Computational Study of Reductive Elimination Reactions to Form C−H Bonds from Platinum(II) and Platinum(IV) Centers with Strongly Coordinating Trimethylphosphine Ligands

Abstract

B3LYP calculations have been performed on the effects of replacing PH3 with PMe3 ligands in the reductive elimination of methane from cis-hydridomethyl−bisphosphine platinum(II) and platinum(IV) model complexes. In both the Pt(II) and Pt(IV) complexes, the replacement of PH3 ligands by the more strongly basic PMe3 ligands is predicted to favor a direct mechanism for reductive elimination over one in which the initial step is phosphine ligand loss. However, the effect of the increased platinum−phosphine binding enthalpy on the ligand-predissociation mechanism was found to be partially canceled by an increase in the barrier height computed for the direct mechanism. It was possible to locate the transition structures for direct reductive elimination of methane from several isomers of Cl2(PMe3)2Pt(CH3)H. In contrast, the lower binding enthalpy of PH3, compared to PMe3, made it impossible to locate the transition structures for direct elimination from the corresponding isomers of Cl2(PH3)2Pt(CH3)H. Our computational results suggest that destabilizing cis interactions between the atoms of the axial and equatorial ligands that are coordinated to platinum are responsible for the lower phosphine binding enthalpy in six-coordinate Pt(IV), compared to four-coordinate Pt(II) complexes.
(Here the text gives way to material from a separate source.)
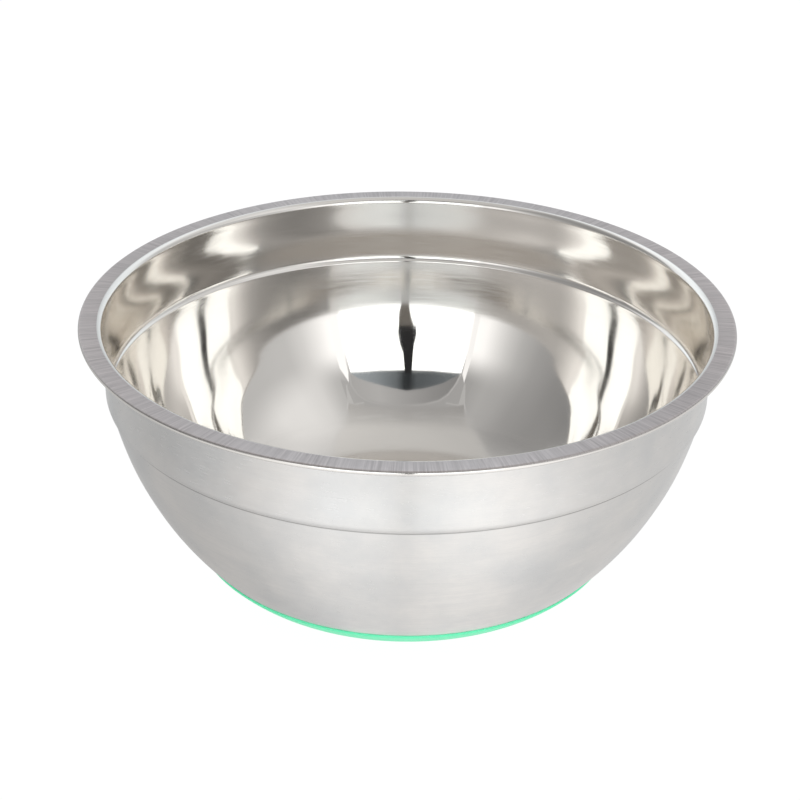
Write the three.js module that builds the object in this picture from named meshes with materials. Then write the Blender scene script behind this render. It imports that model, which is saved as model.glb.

The much greater propensity of Pt(IV) than of Pt(II) complexes to undergo reductive elimination via a ligand-predissociation mechanism can be attributed to these interactions. Our calculations suggest that Pt(IV) complexes with chelating trialkylphosphine ligands should be good candidates for undergoing C−H reductive eliminations by a direct mechanism, rather than by a ligand predissociation pathway.